* Available data *

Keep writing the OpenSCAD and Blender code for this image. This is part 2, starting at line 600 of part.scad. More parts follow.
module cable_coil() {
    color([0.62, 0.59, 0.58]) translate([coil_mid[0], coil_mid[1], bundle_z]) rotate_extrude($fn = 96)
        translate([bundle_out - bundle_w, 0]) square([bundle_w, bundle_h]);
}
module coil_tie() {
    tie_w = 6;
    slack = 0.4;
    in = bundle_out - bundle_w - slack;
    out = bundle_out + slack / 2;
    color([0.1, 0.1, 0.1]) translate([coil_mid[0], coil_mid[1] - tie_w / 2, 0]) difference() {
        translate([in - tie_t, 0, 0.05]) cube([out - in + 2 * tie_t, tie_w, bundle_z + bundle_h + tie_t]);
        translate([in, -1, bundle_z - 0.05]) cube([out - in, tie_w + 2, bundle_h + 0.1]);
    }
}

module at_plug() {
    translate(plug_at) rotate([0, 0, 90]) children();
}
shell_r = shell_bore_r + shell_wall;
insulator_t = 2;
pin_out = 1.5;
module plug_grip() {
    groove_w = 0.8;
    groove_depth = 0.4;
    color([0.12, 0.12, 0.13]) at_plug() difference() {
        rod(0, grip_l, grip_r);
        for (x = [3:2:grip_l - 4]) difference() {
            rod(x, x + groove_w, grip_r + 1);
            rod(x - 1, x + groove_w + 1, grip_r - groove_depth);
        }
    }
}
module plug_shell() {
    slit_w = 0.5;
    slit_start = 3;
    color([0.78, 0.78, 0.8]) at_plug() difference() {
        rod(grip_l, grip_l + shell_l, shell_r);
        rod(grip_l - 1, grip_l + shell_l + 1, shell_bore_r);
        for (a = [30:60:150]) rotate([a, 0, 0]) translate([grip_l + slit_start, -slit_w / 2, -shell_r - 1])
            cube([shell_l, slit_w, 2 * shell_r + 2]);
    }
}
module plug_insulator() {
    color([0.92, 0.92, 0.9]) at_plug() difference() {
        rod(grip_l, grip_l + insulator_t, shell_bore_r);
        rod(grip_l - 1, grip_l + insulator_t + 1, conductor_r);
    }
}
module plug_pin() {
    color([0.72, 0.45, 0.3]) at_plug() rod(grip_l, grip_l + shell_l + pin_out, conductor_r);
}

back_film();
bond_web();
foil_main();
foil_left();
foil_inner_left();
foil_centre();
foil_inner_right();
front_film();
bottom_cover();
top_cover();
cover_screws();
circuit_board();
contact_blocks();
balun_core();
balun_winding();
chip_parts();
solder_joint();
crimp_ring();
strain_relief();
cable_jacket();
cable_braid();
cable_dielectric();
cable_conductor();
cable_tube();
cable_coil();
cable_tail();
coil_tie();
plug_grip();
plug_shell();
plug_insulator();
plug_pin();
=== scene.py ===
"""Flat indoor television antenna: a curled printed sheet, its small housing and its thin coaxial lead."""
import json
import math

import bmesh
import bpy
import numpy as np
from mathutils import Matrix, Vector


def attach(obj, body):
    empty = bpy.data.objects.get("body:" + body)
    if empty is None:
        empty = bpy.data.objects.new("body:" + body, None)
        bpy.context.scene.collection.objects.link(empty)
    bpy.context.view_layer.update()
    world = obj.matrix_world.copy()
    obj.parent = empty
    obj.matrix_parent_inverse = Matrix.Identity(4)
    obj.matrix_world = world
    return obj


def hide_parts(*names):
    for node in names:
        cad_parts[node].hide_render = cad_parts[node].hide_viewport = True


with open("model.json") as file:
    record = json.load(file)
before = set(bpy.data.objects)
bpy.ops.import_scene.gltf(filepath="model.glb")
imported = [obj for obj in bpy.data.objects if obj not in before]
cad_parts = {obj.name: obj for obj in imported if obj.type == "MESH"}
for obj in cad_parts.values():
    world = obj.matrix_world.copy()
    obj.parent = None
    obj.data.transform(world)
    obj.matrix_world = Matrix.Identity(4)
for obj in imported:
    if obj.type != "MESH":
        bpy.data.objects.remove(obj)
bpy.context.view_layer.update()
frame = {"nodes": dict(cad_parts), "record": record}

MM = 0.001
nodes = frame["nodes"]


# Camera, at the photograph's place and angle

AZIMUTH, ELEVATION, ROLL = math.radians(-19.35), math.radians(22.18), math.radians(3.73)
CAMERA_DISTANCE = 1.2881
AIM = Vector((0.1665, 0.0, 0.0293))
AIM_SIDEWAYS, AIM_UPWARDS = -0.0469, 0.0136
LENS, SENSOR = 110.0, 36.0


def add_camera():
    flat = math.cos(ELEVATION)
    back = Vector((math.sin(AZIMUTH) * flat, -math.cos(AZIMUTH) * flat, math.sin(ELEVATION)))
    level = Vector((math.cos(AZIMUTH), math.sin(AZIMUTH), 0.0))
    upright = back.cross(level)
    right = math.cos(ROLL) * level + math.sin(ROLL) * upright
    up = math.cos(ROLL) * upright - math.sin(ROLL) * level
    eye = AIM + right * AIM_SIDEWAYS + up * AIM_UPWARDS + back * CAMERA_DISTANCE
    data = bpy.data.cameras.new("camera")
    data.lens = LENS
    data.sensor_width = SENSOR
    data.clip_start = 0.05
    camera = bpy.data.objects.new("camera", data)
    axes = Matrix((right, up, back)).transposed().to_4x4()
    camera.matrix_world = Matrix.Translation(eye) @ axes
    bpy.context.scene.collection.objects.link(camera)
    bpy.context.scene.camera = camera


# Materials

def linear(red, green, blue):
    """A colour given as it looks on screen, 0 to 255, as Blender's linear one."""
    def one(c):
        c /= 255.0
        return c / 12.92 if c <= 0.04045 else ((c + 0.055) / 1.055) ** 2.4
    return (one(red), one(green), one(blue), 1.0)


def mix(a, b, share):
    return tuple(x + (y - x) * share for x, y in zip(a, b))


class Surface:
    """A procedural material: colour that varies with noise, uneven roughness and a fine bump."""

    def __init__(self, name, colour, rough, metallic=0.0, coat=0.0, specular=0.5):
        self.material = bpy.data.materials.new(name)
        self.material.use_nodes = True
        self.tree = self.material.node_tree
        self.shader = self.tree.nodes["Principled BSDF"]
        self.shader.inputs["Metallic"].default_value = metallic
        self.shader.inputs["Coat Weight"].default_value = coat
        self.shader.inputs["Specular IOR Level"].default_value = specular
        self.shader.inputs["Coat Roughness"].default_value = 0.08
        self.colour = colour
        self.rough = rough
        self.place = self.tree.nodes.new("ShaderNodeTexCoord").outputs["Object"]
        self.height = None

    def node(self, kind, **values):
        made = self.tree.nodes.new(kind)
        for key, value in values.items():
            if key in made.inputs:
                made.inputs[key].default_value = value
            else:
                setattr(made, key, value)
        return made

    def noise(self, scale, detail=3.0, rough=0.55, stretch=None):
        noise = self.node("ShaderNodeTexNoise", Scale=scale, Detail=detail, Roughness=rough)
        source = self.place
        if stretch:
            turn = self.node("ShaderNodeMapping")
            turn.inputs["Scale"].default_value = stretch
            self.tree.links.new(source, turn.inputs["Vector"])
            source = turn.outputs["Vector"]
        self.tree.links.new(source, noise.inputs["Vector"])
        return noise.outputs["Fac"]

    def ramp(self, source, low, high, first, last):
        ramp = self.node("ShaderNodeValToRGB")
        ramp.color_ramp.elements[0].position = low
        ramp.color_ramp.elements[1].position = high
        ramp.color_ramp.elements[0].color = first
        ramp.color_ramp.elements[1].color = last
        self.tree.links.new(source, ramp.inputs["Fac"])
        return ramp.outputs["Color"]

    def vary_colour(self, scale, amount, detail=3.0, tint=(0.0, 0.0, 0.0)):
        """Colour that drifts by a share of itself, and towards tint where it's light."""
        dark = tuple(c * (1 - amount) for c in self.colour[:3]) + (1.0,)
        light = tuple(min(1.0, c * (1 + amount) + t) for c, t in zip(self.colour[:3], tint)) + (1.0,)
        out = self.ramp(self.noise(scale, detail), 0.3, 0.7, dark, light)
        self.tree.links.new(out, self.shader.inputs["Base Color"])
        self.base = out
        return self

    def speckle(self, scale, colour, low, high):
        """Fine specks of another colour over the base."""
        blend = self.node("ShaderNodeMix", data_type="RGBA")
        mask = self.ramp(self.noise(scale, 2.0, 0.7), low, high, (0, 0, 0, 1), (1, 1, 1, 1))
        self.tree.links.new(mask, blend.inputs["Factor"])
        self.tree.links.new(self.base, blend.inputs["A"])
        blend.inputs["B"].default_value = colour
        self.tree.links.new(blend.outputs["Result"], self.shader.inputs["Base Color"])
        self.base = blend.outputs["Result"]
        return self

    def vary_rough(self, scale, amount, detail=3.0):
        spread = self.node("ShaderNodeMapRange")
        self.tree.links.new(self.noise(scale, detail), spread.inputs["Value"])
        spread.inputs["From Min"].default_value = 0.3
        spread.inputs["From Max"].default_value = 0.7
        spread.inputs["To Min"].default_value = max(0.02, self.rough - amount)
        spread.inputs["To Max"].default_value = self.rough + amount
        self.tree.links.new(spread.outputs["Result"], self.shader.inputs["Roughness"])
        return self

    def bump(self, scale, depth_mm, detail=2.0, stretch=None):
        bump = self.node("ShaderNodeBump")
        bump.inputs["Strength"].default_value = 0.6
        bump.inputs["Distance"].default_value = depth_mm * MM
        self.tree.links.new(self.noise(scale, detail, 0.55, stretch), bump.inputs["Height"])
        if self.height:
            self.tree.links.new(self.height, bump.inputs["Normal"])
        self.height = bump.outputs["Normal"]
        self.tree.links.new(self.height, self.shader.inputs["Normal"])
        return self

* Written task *
Proceeding from the line containing "back_film();" through the line containing "# Camera, at the photograph's place and angle", transcribe the lines above exactly, both end lines included.

* Finished task *
back_film();
bond_web();
foil_main();
foil_left();
foil_inner_left();
foil_centre();
foil_inner_right();
front_film();
bottom_cover();
top_cover();
cover_screws();
circuit_board();
contact_blocks();
balun_core();
balun_winding();
chip_parts();
solder_joint();
crimp_ring();
strain_relief();
cable_jacket();
cable_braid();
cable_dielectric();
cable_conductor();
cable_tube();
cable_coil();
cable_tail();
coil_tie();
plug_grip();
plug_shell();
plug_insulator();
plug_pin();
=== scene.py ===
"""Flat indoor television antenna: a curled printed sheet, its small housing and its thin coaxial lead."""
import json
import math

import bmesh
import bpy
import numpy as np
from mathutils import Matrix, Vector


def attach(obj, body):
    empty = bpy.data.objects.get("body:" + body)
    if empty is None:
        empty = bpy.data.objects.new("body:" + body, None)
        bpy.context.scene.collection.objects.link(empty)
    bpy.context.view_layer.update()
    world = obj.matrix_world.copy()
    obj.parent = empty
    obj.matrix_parent_inverse = Matrix.Identity(4)
    obj.matrix_world = world
    return obj


def hide_parts(*names):
    for node in names:
        cad_parts[node].hide_render = cad_parts[node].hide_viewport = True


with open("model.json") as file:
    record = json.load(file)
before = set(bpy.data.objects)
bpy.ops.import_scene.gltf(filepath="model.glb")
imported = [obj for obj in bpy.data.objects if obj not in before]
cad_parts = {obj.name: obj for obj in imported if obj.type == "MESH"}
for obj in cad_parts.values():
    world = obj.matrix_world.copy()
    obj.parent = None
    obj.data.transform(world)
    obj.matrix_world = Matrix.Identity(4)
for obj in imported:
    if obj.type != "MESH":
        bpy.data.objects.remove(obj)
bpy.context.view_layer.update()
frame = {"nodes": dict(cad_parts), "record": record}

MM = 0.001
nodes = frame["nodes"]


# Camera, at the photograph's place and angle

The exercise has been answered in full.